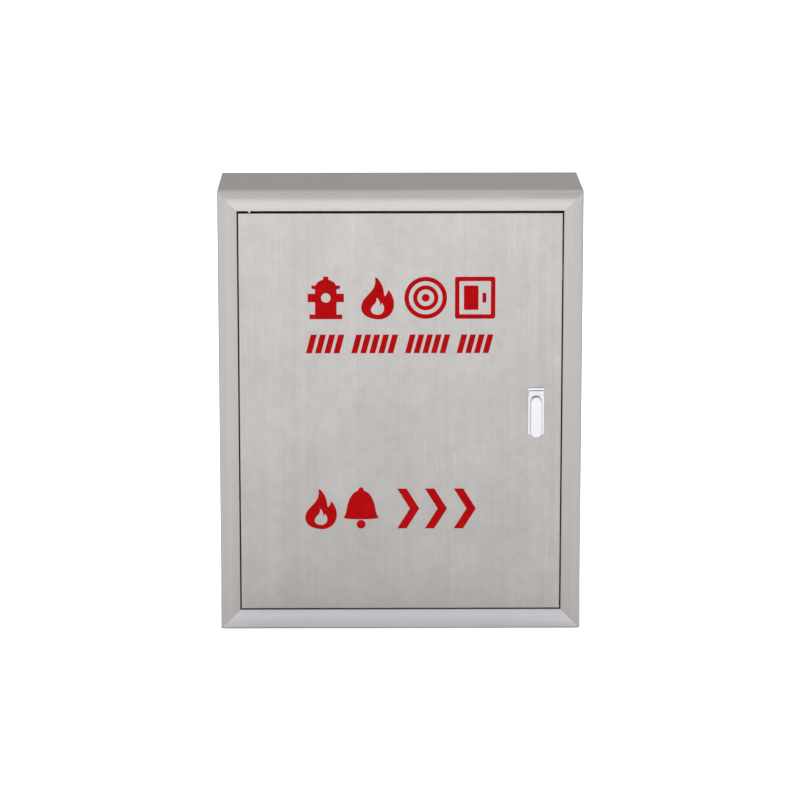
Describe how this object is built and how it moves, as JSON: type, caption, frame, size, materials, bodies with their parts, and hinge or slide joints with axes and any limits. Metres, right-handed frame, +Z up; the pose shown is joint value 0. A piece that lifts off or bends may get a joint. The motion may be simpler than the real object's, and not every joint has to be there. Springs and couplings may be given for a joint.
{
  "type": "standpipe cabinet",
  "caption": "Stainless steel fire standpipe wall cabinet with a pivot-hung door, press-and-turn lock, landing valve and hose reel.",
  "frame": {"origin": "centre of the base, on the underside of the bottom panel midway between the frame plane and the wall", "axes": "+Z up, -Y out of the door towards the user, +Y into the wall, +X to the right seen from the front"},
  "size_m": [0.65, 0.2496, 0.8],
  "materials": {
    "stainless_horizontal": "stainless sheet brushed along its length",
    "stainless_vertical": "stainless sheet brushed up and down",
    "stainless_door": "finely brushed stainless sheet",
    "stainless_wall": "stainless sheet, mill brushed",
    "zinc_steel": "zinc-plated steel",
    "lock_chrome": "satin chrome on zinc casting",
    "lock_steel": "plated steel",
    "red_paint": "red stove enamel",
    "red_casting": "red painted casting",
    "brass": "machined brass",
    "aluminium": "cast and machined aluminium",
    "rubber_black": "black rubber",
    "vinyl_red": "red vinyl sleeve",
    "pipe_steel": "red painted steel pipe",
    "black_plastic": "black moulded plastic"
  },
  "bodies": {
    "cabinet": {"frame_top": "stainless_horizontal", "frame_bottom": "stainless_horizontal", "frame_left": "stainless_vertical", "frame_right": "stainless_vertical", "top_panel": "stainless_wall", "bottom_panel": "stainless_wall", "left_panel": "stainless_wall", "right_panel": "stainless_wall", "back_panel": "stainless_wall", "pivot_pins": "lock_steel", "door_stops": "zinc_steel", "stop_buffers": "rubber_black", "valve_body": "red_casting", "seat_ring": "brass", "valve_bonnet": "red_casting", "gland_nut": "brass", "bonnet_bolts": "zinc_steel", "outlet_coupling": "aluminium", "outlet_gasket": "rubber_black", "riser_grommet": "rubber_black", "feed_grommet": "rubber_black", "reel_axle": "brass", "axle_nut": "brass", "reel_bracket": "red_paint", "bracket_bolts": "zinc_steel", "feed_pipe_lower": "pipe_steel", "feed_pipe_upper": "pipe_steel", "axle_elbow": "brass", "ball_valve_body": "brass", "pipe_clips": "zinc_steel", "nozzle_clips": "zinc_steel"},
    "door": {"door_skin": "stainless_door", "door_stiffeners": "zinc_steel", "hinge_blocks": "zinc_steel", "hinge_bushes": "brass", "lock_plate": "lock_chrome", "lock_housing": "zinc_steel", "lock_nut": "zinc_steel"},
    "lock_drive": {"lock_spindle": "lock_steel", "lock_cam": "zinc_steel", "cam_screw": "zinc_steel"},
    "handle": {"lock_handle": "lock_chrome", "handle_pin": "lock_steel"},
    "button": {"lock_button": "lock_chrome", "button_spring": "lock_steel"},
    "valve_shut_off": {"valve_disc": "brass", "disc_washer": "rubber_black"},
    "valve_wheel": {"valve_stem": "brass", "handwheel": "red_casting", "handwheel_nut": "zinc_steel"},
    "reel": {"reel_disc_front": "red_paint", "reel_disc_rear": "red_paint", "reel_bolts": "zinc_steel", "reel_drum": "red_paint", "reel_hub": "brass", "reel_outlet": "brass"},
    "ball_drive": {"ball_and_stem": "lock_steel", "ball_lever": "zinc_steel", "lever_sleeve": "vinyl_red", "lever_nut": "zinc_steel"}
  },
  "joints": [
    {"name": "door_swing", "type": "hinge", "parent": "cabinet", "child": "door", "pos_m": [-0.268, -0.112, 0.4], "axis": [0, 0, -1], "range_deg": [0, 120]},
    {"name": "lock_turn", "type": "hinge", "parent": "door", "child": "lock_drive", "pos_m": [0.2432, -0.119, 0.3652], "axis": [0, -1, 0], "range_deg": [0, 90]},
    {"name": "handle_lift", "type": "hinge", "parent": "lock_drive", "child": "handle", "pos_m": [0.2432, -0.1242, 0.3592], "axis": [1, 0, 0], "range_deg": [0, 30]},
    {"name": "button_press", "type": "slide", "parent": "door", "child": "button", "axis": [0, 1, 0], "range_m": [0, 0.0025], "stiffness_N_per_m": 400},
    {"name": "reel_spin", "type": "hinge", "parent": "cabinet", "child": "reel", "pos_m": [-0.04, 0, 0.545], "axis": [0, -1, 0], "continuous": true},
    {"name": "disc_lift", "type": "slide", "parent": "cabinet", "child": "valve_shut_off", "axis": [0, 0, 1], "range_m": [0, 0.017]},
    {"name": "handwheel_turn", "type": "hinge", "parent": "valve_shut_off", "child": "valve_wheel", "pos_m": [0.15, 0, 0.32], "axis": [0, 0, 1], "range_deg": [0, 1080]},
    {"name": "lever_turn", "type": "hinge", "parent": "cabinet", "child": "ball_drive", "pos_m": [0.262, 0.088, 0.43], "axis": [0, 1, 0], "range_deg": [0, 90]}
  ],
  "couplings": [
    {"joint": "disc_lift", "follows": "handwheel_turn", "m_per_rad": 0.0009}
  ]
}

- _Work instructions_
Give every line of the material that includes the string "with".

- _Problem solution_
Describe how this object is built and how it moves, as JSON: type, caption, frame, size, materials, bodies with their parts, and hinge or slide joints with axes and any limits. Metres, right-handed frame, +Z up; the pose shown is joint value 0. A piece that lifts off or bends may get a joint. The motion may be simpler than the real object's, and not every joint has to be there. Springs and couplings may be given for a joint.
  "caption": "Stainless steel fire standpipe wall cabinet with a pivot-hung door, press-and-turn lock, landing valve and hose reel.",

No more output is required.